* _WRITTEN INSTRUCTION_
Repeat the records exactly. Every line must match.

* _AVAILABLE RECORDS_
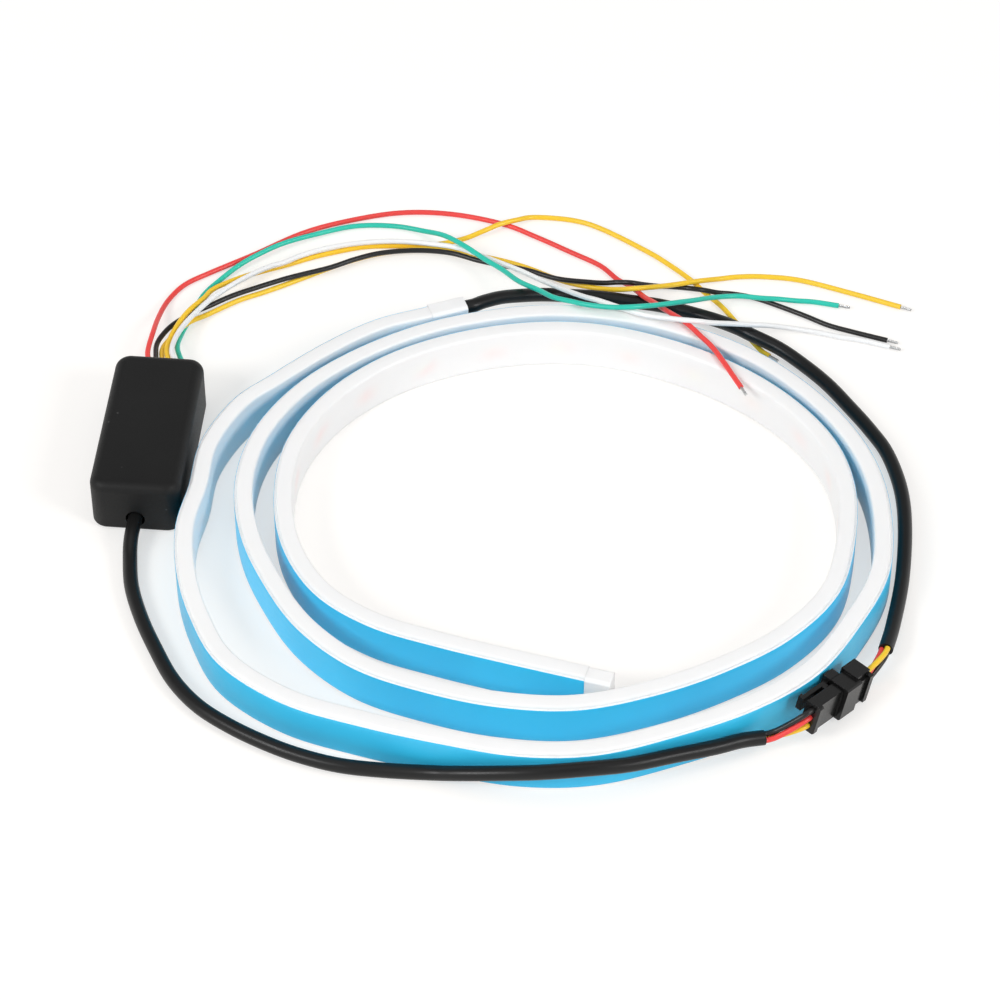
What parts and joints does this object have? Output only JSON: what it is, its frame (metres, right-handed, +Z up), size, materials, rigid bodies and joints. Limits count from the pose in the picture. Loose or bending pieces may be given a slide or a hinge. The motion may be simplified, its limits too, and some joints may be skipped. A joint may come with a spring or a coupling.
{
  "type": "led trunk light strip",
  "caption": "Flexible car light strip in a white silicone sleeve with a blue liner, coiled on its edge, with a black controller box, sheathed cables, a latched plug pair and bare leads.",
  "frame": {"origin": "On the floor, under the middle of the box round the coiled strip and the controller", "axes": "X runs to the right, from the controller to the plug pair. Y runs away from the viewer, to the leads. Z points up from the surface that the strip stands on."},
  "size_m": [0.2128, 0.2108, 0.0156],
  "materials": {
    "silicone": "satin translucent",
    "foam": "matt",
    "liner": "satin film",
    "box_plastic": "soft matt",
    "jacket": "semi-gloss",
    "wire_red": "semi-gloss",
    "wire_green": "semi-gloss",
    "wire_white": "semi-gloss",
    "wire_black": "semi-gloss",
    "wire_yellow": "semi-gloss",
    "tinned": "tinned",
    "plug_plastic": "semi-gloss",
    "contact": "plated",
    "flex_board": "satin",
    "light_source": "lens with resin",
    "chip": "matt",
    "hard_board": "satin",
    "can": "satin"
  },
  "bodies": {
    "root": {"strip_sleeve": "silicone", "strip_board": "flex_board", "strip_lights": "light_source", "strip_driver_chips": "chip", "strip_resistors": "chip", "foam_tape": "foam", "release_liner": "liner", "cable_end_cap": "silicone", "tail_end_cap": "silicone", "controller_cover": "box_plastic", "controller_plate": "box_plastic", "controller_board": "hard_board", "controller_processor": "chip", "controller_switches": "chip", "controller_regulator": "chip", "controller_capacitor": "can", "controller_resistors": "chip", "inner_core_black": "wire_black", "inner_core_red": "wire_red", "inner_core_yellow": "wire_yellow", "lead_red": "wire_red", "lead_green": "wire_green", "lead_white": "wire_white", "lead_black": "wire_black", "lead_yellow_left": "wire_yellow", "lead_yellow_right": "wire_yellow", "tip_red": "tinned", "tip_green": "tinned", "tip_white": "tinned", "tip_black": "tinned", "tip_yellow_left": "tinned", "tip_yellow_right": "tinned", "cable_controller": "jacket", "cable_strip": "jacket", "plug_core_black": "wire_black", "plug_core_red": "wire_red", "plug_core_yellow": "wire_yellow", "socket_core_yellow": "wire_yellow", "socket_core_red": "wire_red", "socket_core_black": "wire_black", "plug_housing": "plug_plastic", "receptacle_housing": "plug_plastic", "female_contacts": "contact", "male_contacts": "contact"}
  },
  "joints": []
}
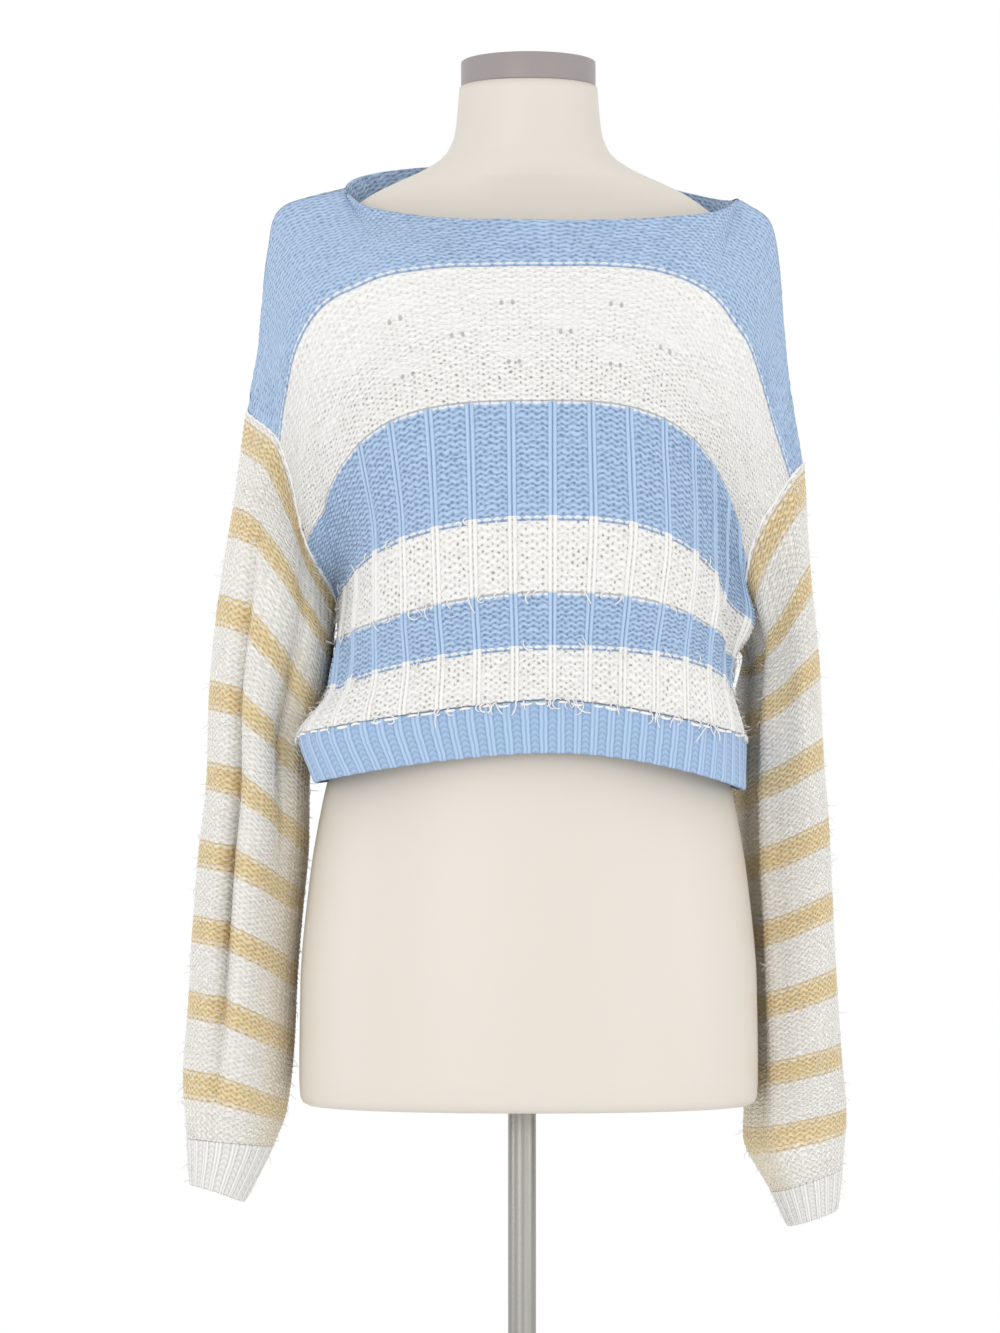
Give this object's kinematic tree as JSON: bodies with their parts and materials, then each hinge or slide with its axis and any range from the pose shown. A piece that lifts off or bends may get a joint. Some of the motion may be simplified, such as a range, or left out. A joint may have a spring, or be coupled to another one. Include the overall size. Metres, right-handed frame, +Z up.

* _WRITTEN ANSWER_
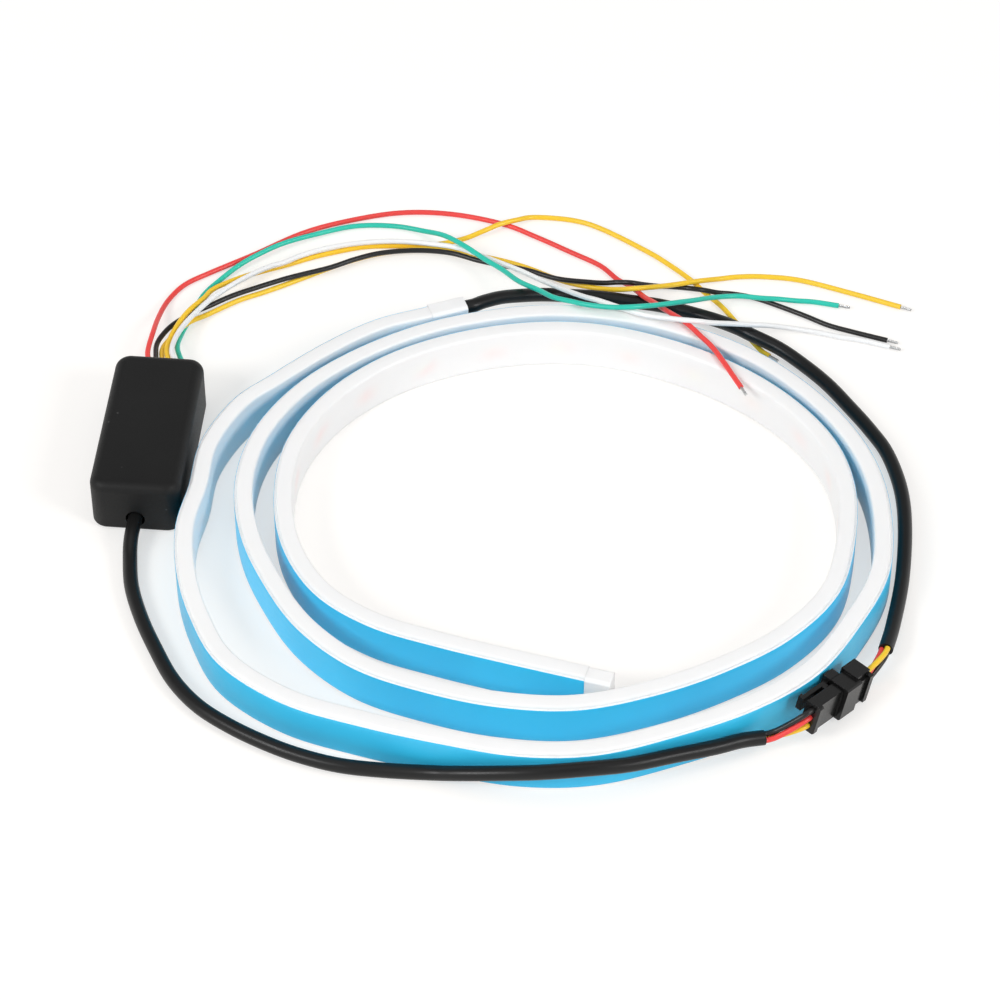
What parts and joints does this object have? Output only JSON: what it is, its frame (metres, right-handed, +Z up), size, materials, rigid bodies and joints. Limits count from the pose in the picture. Loose or bending pieces may be given a slide or a hinge. The motion may be simplified, its limits too, and some joints may be skipped. A joint may come with a spring or a coupling.
{
  "type": "led trunk light strip",
  "caption": "Flexible car light strip in a white silicone sleeve with a blue liner, coiled on its edge, with a black controller box, sheathed cables, a latched plug pair and bare leads.",
  "frame": {"origin": "On the floor, under the middle of the box round the coiled strip and the controller", "axes": "X runs to the right, from the controller to the plug pair. Y runs away from the viewer, to the leads. Z points up from the surface that the strip stands on."},
  "size_m": [0.2128, 0.2108, 0.0156],
  "materials": {
    "silicone": "satin translucent",
    "foam": "matt",
    "liner": "satin film",
    "box_plastic": "soft matt",
    "jacket": "semi-gloss",
    "wire_red": "semi-gloss",
    "wire_green": "semi-gloss",
    "wire_white": "semi-gloss",
    "wire_black": "semi-gloss",
    "wire_yellow": "semi-gloss",
    "tinned": "tinned",
    "plug_plastic": "semi-gloss",
    "contact": "plated",
    "flex_board": "satin",
    "light_source": "lens with resin",
    "chip": "matt",
    "hard_board": "satin",
    "can": "satin"
  },
  "bodies": {
    "root": {"strip_sleeve": "silicone", "strip_board": "flex_board", "strip_lights": "light_source", "strip_driver_chips": "chip", "strip_resistors": "chip", "foam_tape": "foam", "release_liner": "liner", "cable_end_cap": "silicone", "tail_end_cap": "silicone", "controller_cover": "box_plastic", "controller_plate": "box_plastic", "controller_board": "hard_board", "controller_processor": "chip", "controller_switches": "chip", "controller_regulator": "chip", "controller_capacitor": "can", "controller_resistors": "chip", "inner_core_black": "wire_black", "inner_core_red": "wire_red", "inner_core_yellow": "wire_yellow", "lead_red": "wire_red", "lead_green": "wire_green", "lead_white": "wire_white", "lead_black": "wire_black", "lead_yellow_left": "wire_yellow", "lead_yellow_right": "wire_yellow", "tip_red": "tinned", "tip_green": "tinned", "tip_white": "tinned", "tip_black": "tinned", "tip_yellow_left": "tinned", "tip_yellow_right": "tinned", "cable_controller": "jacket", "cable_strip": "jacket", "plug_core_black": "wire_black", "plug_core_red": "wire_red", "plug_core_yellow": "wire_yellow", "socket_core_yellow": "wire_yellow", "socket_core_red": "wire_red", "socket_core_black": "wire_black", "plug_housing": "plug_plastic", "receptacle_housing": "plug_plastic", "female_contacts": "contact", "male_contacts": "contact"}
  },
  "joints": []
}
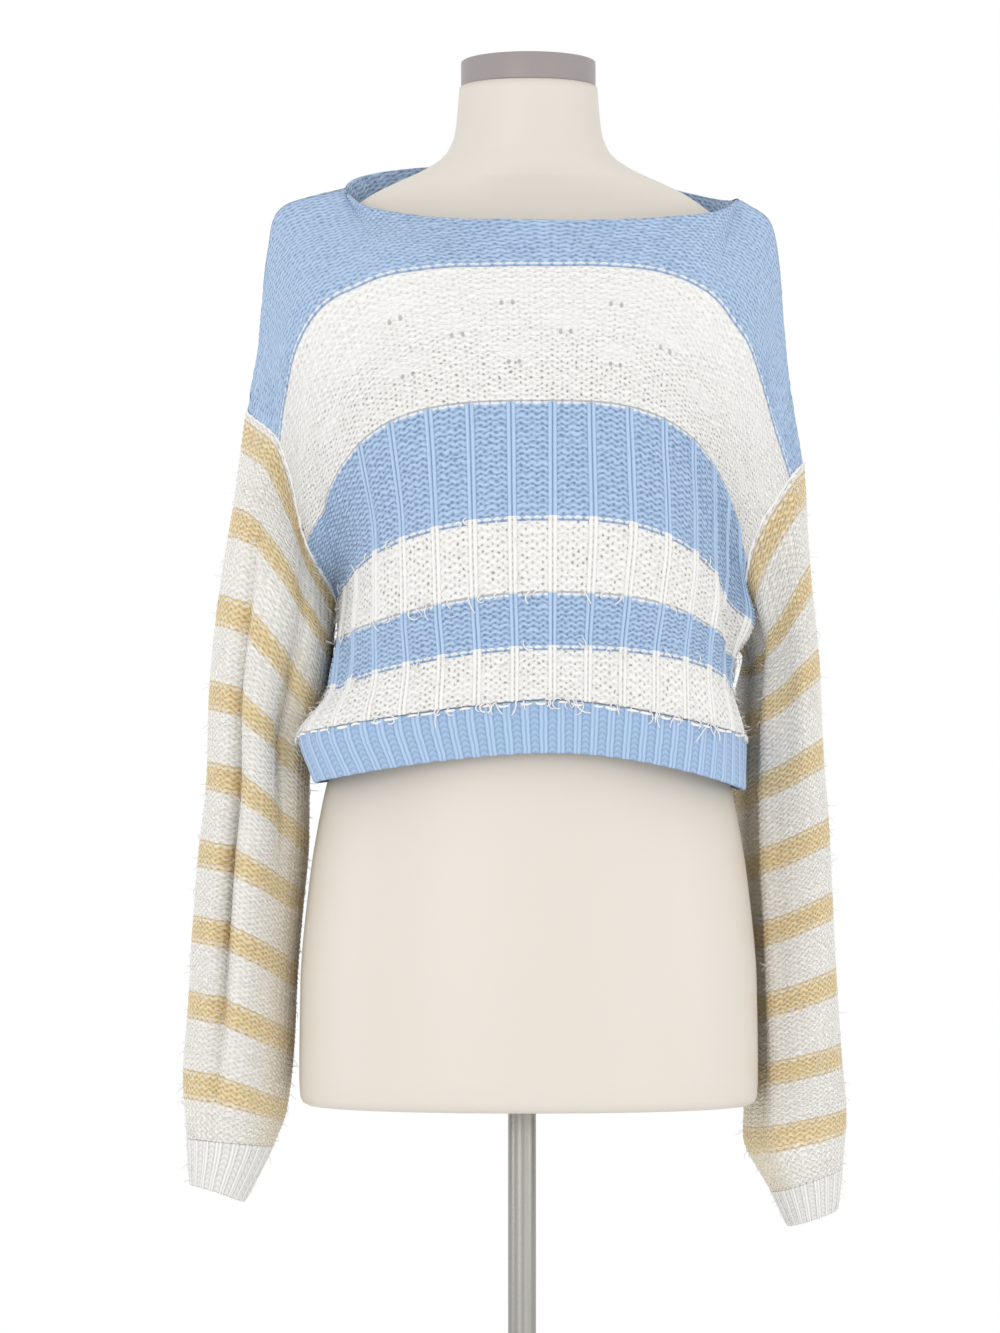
Give this object's kinematic tree as JSON: bodies with their parts and materials, then each hinge or slide with its axis and any range from the pose shown. A piece that lifts off or bends may get a joint. Some of the motion may be simplified, such as a range, or left out. A joint may have a spring, or be coupled to another one. Include the overall size. Metres, right-handed frame, +Z up.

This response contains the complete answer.